[XeTeX] Strange hyphenation with polyglossia in French

Philip Taylor (Webmaster, Ret'd) P.Taylor at Rhul.Ac.Uk
Thu Oct 21 12:29:04 CEST 2010

Tobias Schoel wrote:

> That's difficult, because languages and scripture are evolving. Is there
> a difference between Montenegrin and Serbian? Will there be a difference
> for German German and Swiss German (the standardardizations of both
> languages are nearly identical, but there is an important typographical
> difference: ß)
> The cedilla/comma below shows the real problem: There is no fixed way of
> writing a letter/sign/glyph (else there wouldn't be different fonts) but
> the unicode model glyph=f(meaning)=F(codepoint) doesn't work that way
> all the times. The relation glyph <-> meaning is more difficult and
> depends on the people.
> So setting up different planes for different languages might be helpful,
> but its positive impact won't be so great, I think.

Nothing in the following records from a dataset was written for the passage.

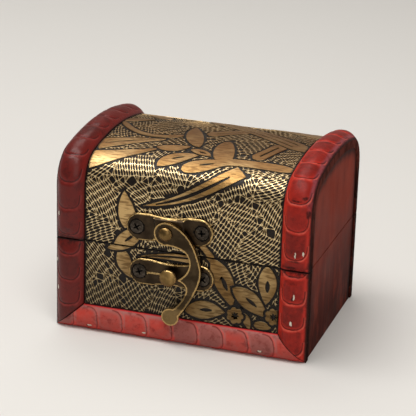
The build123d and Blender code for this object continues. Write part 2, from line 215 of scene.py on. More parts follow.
# The signs + - * / ** between a wire and a wire or a number, each as one Math node
signs = {"add": "ADD", "sub": "SUBTRACT", "mul": "MULTIPLY", "truediv": "DIVIDE", "pow": "POWER"}
for sign, operation in signs.items():
    setattr(Wire, f"__{sign}__", lambda own, other, name=operation: calc(name, own, other))
    setattr(Wire, f"__r{sign}__", lambda own, other, name=operation: calc(name, other, own))


def most(first, *others):
    for other in others:
        first = calc("MAXIMUM", first, other)
    return first


# Materials. Their lengths are in metres, as in the Object coordinates.

def swatch(*channels):
    return tuple(((c / 255 + 0.055) / 1.055) ** 2.4 for c in channels)


def swatches(**tones):
    return {name: swatch(*tone) for name, tone in tones.items()}


def newMaterial(name):
    material = bpy.data.materials.new(name)
    material.use_nodes = True
    nodes = material.node_tree.nodes
    return material, nodes["Principled BSDF"].inputs, Wire(nodes.new("ShaderNodeTexCoord").outputs["Object"])


def noise(place, scale, detail=4.0, roughness=0.55, stretch=(1, 1, 1)):
    turned = addNode(place.tree, "ShaderNodeMapping", Vector=place, Scale=stretch)
    return addNode(place.tree, "ShaderNodeTexNoise", Vector=turned, Scale=scale, Detail=detail,
                   Roughness=roughness)


def ramp(value, low, high, start=0.0, end=1.0):
    settings = {"clamp": True, "interpolation_type": "SMOOTHSTEP"}
    return addNode(value.tree, "ShaderNodeMapRange", 0, settings, Value=value, From_Min=low, From_Max=high,
                   To_Min=start, To_Max=end)


def blend(factor, first, second):
    node = factor.tree.nodes.new("ShaderNodeMix")
    node.data_type = "RGBA"
    feed(node.inputs["Factor"], factor)
    for index, value in ((6, first), (7, second)):
        feed(node.inputs[index], value if isinstance(value, Wire) else (*value, 1.0))
    return Wire(node.outputs[2])


# Tones laid over a colour, each through its mask
def layered(colour, *layers):
    for mask, tone in layers:
        colour = blend(mask, colour, tone)
    return colour


def bump(inputs, height, distance, strength):
    raised = addNode(height.tree, "ShaderNodeBump", Height=height, Distance=distance, Strength=strength)
    fill(inputs, Normal=raised)


def attributes(place, *names):
    return [addNode(place.tree, "ShaderNodeAttribute", "Fac", {"attribute_name": name}) for name in names]


def axesOf(place):
    split = addNode(place.tree, "ShaderNodeSeparateXYZ", Vector=place)
    return [Wire(output) for output in split.socket.node.outputs]


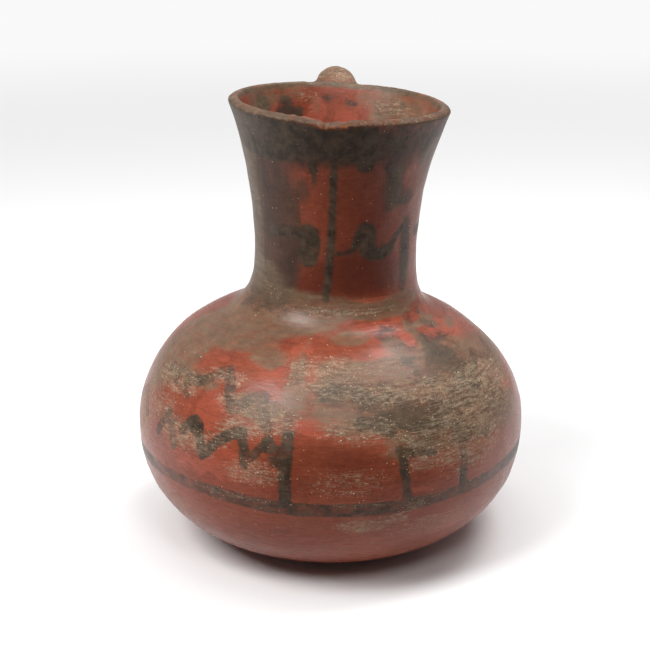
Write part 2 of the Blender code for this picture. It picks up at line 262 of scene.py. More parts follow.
# Cream dust caught in the surface; its last zone is a painted highlight up the right of the neck
DUST_AND_HIGHLIGHT = [
    (50, 7, 18, 1, 1), (35, 6.6, 14, 0.6, 0.95), (28, 8.2, 20, 0.45, 0.6), (58, 8, 12, 0.5, 0.85),
    (10, 7.2, 12, 0.5, 0.6), (30, 5.8, 9, 0.35, 0.75), (48, 5.7, 10, 0.4, 0.65), (42, 5.2, 8, 0.5, 0.45),
    (9, 3.45, 7, 0.3, 0.95), (24, 4.1, 3, 0.15, 0.95), (18, 3.7, 5, 0.25, 0.65), (5, 5.3, 12, 0.6, 0.4),
    (75, 7.6, 10, 0.8, 0.6), (4, 8.5, 10, 0.35, 0.55), (0, 9.1, 12, 0.3, 0.55), (20, 9, 14, 0.3, 0.35),
    (-64, 7.85, 8, 0.35, 1), (-55, 7.9, 9, 0.4, 0.9), (-24, 7.6, 9, 0.6, 0.9), (-38, 8.5, 10, 0.25, 0.65),
    (-32, 7.85, 6, 0.25, 0.75), (-28, 6.95, 8, 0.3, 0.65), (-47, 6.2, 8, 0.5, 0.75),
    (-52, 5.9, 6, 0.4, 0.55), (-38, 5.9, 4, 0.25, 0.75), (-22, 5.5, 9, 0.5, 0.65), (-15, 7.4, 6, 0.5, 0.65),
    (-72, 6.2, 10, 1.3, 0.65), (-8, 8.9, 8, 0.4, 0.5), (-35, 6.4, 5, 0.3, 0.6), (-58, 6.8, 7, 0.6, 0.45),
    (-30, 4.4, 14, 0.2, 0.4), (20, 4.4, 30, 0.15, 0.35), (20, 10.6, 25, 0.15, 0.6),
    (-10, 10.6, 12, 0.2, 0.55), (-45, 11, 12, 0.3, 0.3), (30, 3.1, 14, 0.5, 0.4), (-60, 3, 20, 0.8, 0.35),
    (110, 7.2, 20, 1, 0.6), (170, 6.8, 22, 1, 0.6), (-120, 7, 25, 0.9, 0.6), (-160, 8.6, 12, 0.5, 0.5),
    # A pale streak up the right of the neck: painted highlight
    (64, 14.5, 8, 2.5, 0.35),
]
# Fresh orange slip; the zones at (-22, 8.9) and (-12, 9.5) are a painted highlight on the left shoulder
BRIGHT_SLIP_AND_HIGHLIGHT = [
    (22, 10.08, 12, 0.14, 1), (43, 10.2, 7, 0.16, 1), (68, 10.1, 14, 0.18, 1), (66, 9.35, 16, 0.34, 1),
    (25, 9.36, 7, 0.14, 1), (40, 9.6, 4, 0.24, 0.95), (14, 9.9, 5, 0.12, 0.7), (-39, 7.35, 6, 0.7, 0.85),
    (-30, 5.9, 8, 0.35, 0.9), (-28, 5.3, 12, 0.5, 0.55), (-3, 7.35, 8, 0.35, 0.9), (-12, 9.5, 6, 0.3, 0.6),
    (-45, 5.3, 10, 0.6, 0.5), (24, 4.75, 5, 0.12, 0.9), (70, 7.4, 7, 0.5, 0.6), (-44, 8.75, 7, 0.35, 0.55),
    (-22, 8.9, 10, 0.5, 0.5), (44, 16, 5, 0.5, 0.55), (-22, 16.2, 4, 0.5, 0.5), (28, 11.02, 18, 0.12, 0.85),
    (100, 9, 20, 0.8, 0.5), (-120, 5.4, 20, 0.8, 0.5), (150, 5.2, 22, 0.9, 0.5),
]
DEEP_SLIP = [
    (0, 6.3, 13, 0.55, 0.5), (12, 5.8, 12, 0.6, 0.38), (14, 12, 40, 0.9, 0.95), (15, 14.9, 26, 2.2, 0.55),
    (-6, 5.2, 12, 0.5, 0.35), (-20, 11.4, 18, 0.5, 0.8), (180, 12.5, 60, 1.4, 0.5),
]
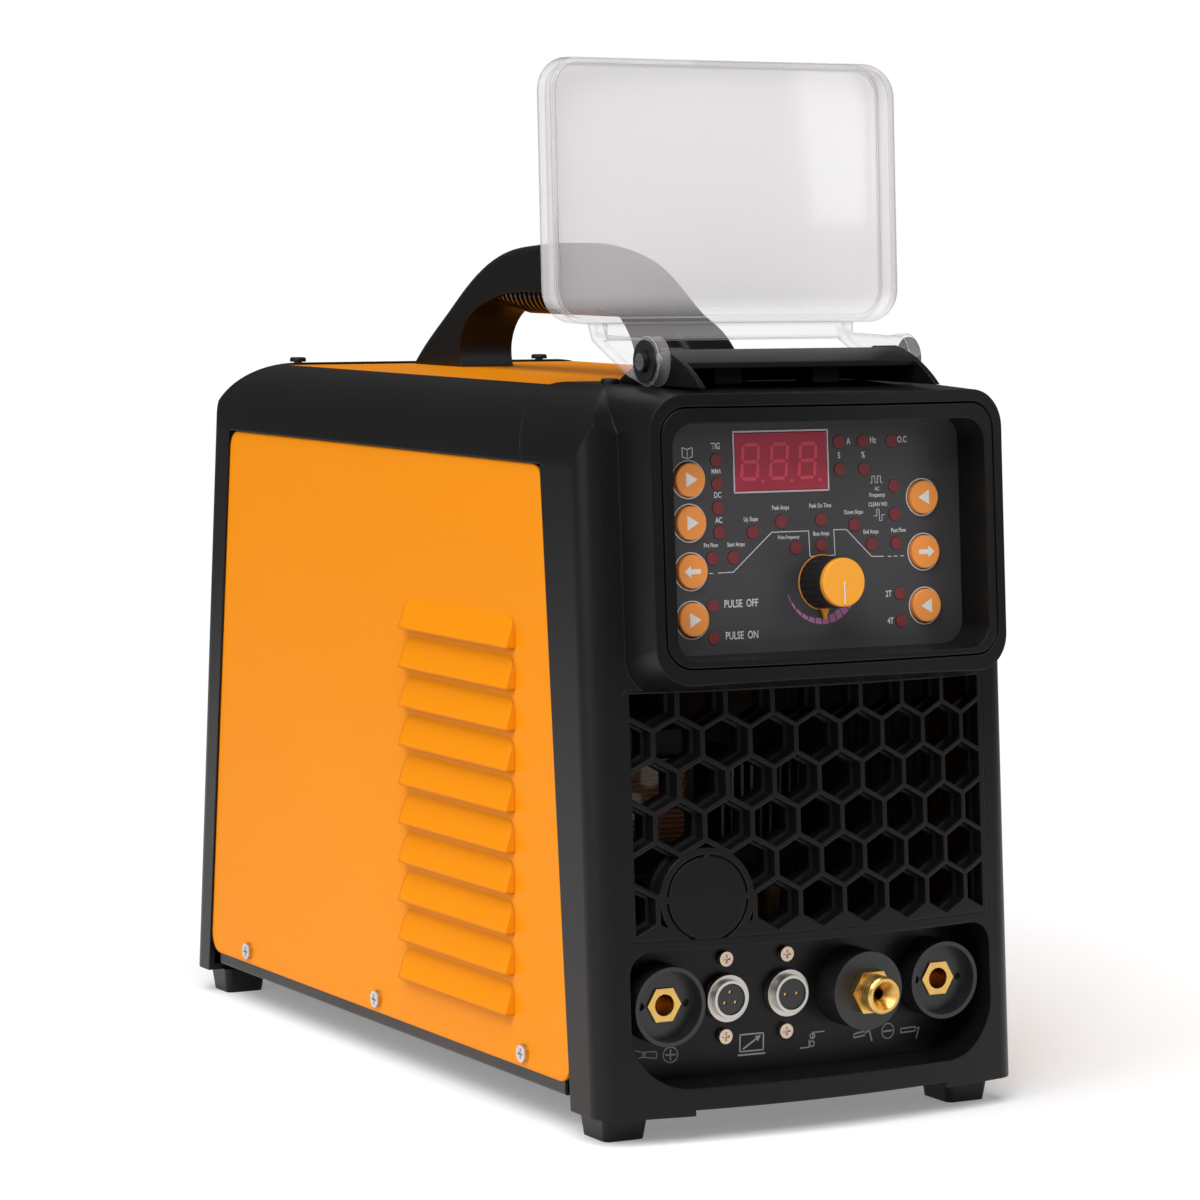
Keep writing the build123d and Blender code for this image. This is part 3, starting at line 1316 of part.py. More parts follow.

But who knows all
> the problems arising from that?

Thank you for your comments, Toscho : I suppose that my underlying
thesis is that Unicode is a very well-intentioned mistake.  I am
convinced that if the originators of Unicode were to sit around
a table today, they would not come up with the same model as that
with which we have presently to cope.  I also fully accept your
introductory remark, that languages and scripts are constantly
evolving, but I think that they evolve at a sufficiently leisurely
pace that it would not be unduly onerous for those responsible
for maintaining the standard to ensure that it is at all times
reasonably up-to-date.

As to why different planes for different languages (or dialects),
there are many reasons, of which (for me) the two most important
are : (1) all characters required for a single language would form
a contiguous cluster within the character set; and (2) any text encoded
using this system would automatically carry with it implicit <language>
(or <language:dialect>) tags for every stretch of text, no matter
how long or how short.

** Phil.